Since TMS was invented in the 1980s, it has become a powerful way of investigating how the brain works. Because the fields can be tightly focused, it is possible to generate currents in very specific areas of the brain to see what they do.

Focus the field in the visual cortex, for example, and the induced eddys cause the subject to ‘see’ lights that appear as discs and lines. Move the the field within the cortex and the subject sees the lights move too.

All that much is repeatable in the lab using giant superconducting magnets capable of creating fields of as much as 0.5 Tesla inside the brain.

But if this happens in the lab, then why not in the real world too, say Joseph Peer and Alexander Kendl at the University of Innsbruck in Austria. They calculate that the rapidly changing fields associated with repeated lightning strikes are powerful enough to cause a similar phenomenon in humans within 200 metres…

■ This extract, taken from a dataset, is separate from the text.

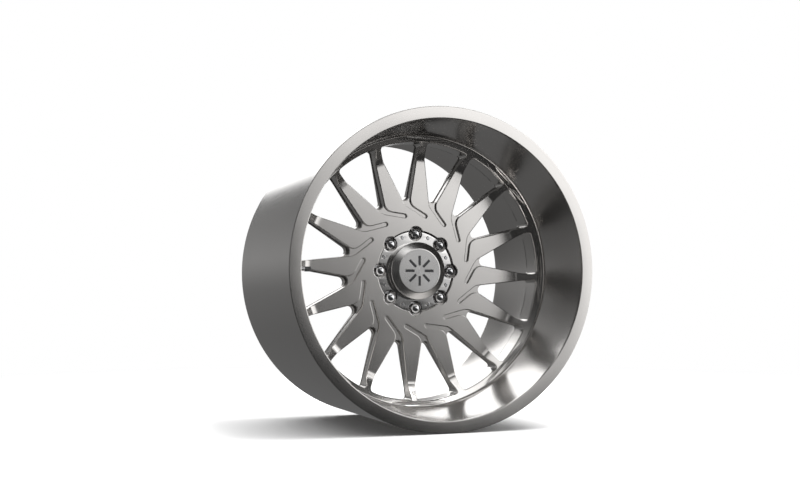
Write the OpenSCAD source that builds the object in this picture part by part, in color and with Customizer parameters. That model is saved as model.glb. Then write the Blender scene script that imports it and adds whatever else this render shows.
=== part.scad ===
// Deep-dish forged road wheel: a sixteen-blade forged centre in a plain-walled barrel,
// with a screwed hub flange, a pull-out cap, eight lug nuts and a bolt-in valve.
// The wheel's axis is Y and its front faces -Y. Each piece is drawn with its axis on Z
// and its front upwards, and upright() stands it in place.

/* [Barrel] */
// Outer radius of the lip and the drum
rim_r = 347.7; // [320:0.1:420]
// Overall width, lip face to rear edge
rim_w = 446; // [370:1:540]
// Width of the flat ring on the front of the lip
lip_face_w = 26.7; // [18:0.1:32]
// Depth of the dish, lip face to the seam with the centre
dish_depth = 154.4; // [120:0.1:186]
// Radial step from the lip's inner edge down to the seam
dish_taper = 16.4; // [10:0.1:24]
// Height of the slow curve in the dish wall
dish_bulge = 4; // [1:0.1:6]
// Thickness of the shoulder that the centre seats behind
shoulder_t = 8; // [5:0.5:12]
// Width of the shoulder, bore to seat
shoulder_w = 13.3; // [8:0.1:18]
// Depth of the turned relief in the rear wall
relief_depth = 12; // [4:0.5:16]
// Width of the broken edge round the lip and the rear opening
edge_break = 1.5; // [0.5:0.1:3]

/* [Centre] */
// Number of blades
blades = 16; // [12:1:18]
// Depth of the hub's face behind the lip face
face_depth = 191.2; // [160:0.1:226]
// Thickness of the blades at the hub
blade_t = 50; // [40:0.5:60]
// Thickness of the blades at the ring
tip_t = 46; // [34:0.5:56]
// Width of the ring outside the windows
ring_w = 12.5; // [8:0.1:18]
// Where the flat face starts to sweep up, inside the seam
sweep_w = 54; // [30:0.5:70]
// Depth of the grooves and the pockets at the windows' inner ends
groove_depth = 5; // [2:0.1:8]
// Width of the grooves
groove_w = 8; // [5:0.1:10]
// Radius at which a groove ends
groove_end_r = 127.8; // [118:0.1:140]
// Corner radius at the windows' outer ends
window_corner_r = 7; // [3:0.1:9]
// Depth of the windows' upper, straight wall below the face
upper_wall_t = 24; // [14:0.5:30]
// Width of the ledge on the blades' side walls
ledge_w = 3.5; // [1:0.1:5]

/* [Hub] */
// Bolt circle's diameter
bolt_circle = 170; // [150:0.1:190]
// Number of lug nuts
lugs = 8; // [6:1:8]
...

So what would this kind of lightning-induced transcranial stimulation look like to anybody unlucky enough to experience it? Peer and Kendl say it may well look like the type of hallucinations induced by lab-based tests, in other words luminous lines and balls that appear to float in space in front of the subject’s eyes…

That’s an interesting idea: that a large class of well-reported phenomenon may be the result of hallucinations induced by transcranial magnetic stimulation.

In my teens, the small town I lived in had one neighborhood notorious for ball lightning. But, equally well-known, was that folks never seemed to have seen the same thing.

Hey – could be Peer and Kendl have it right.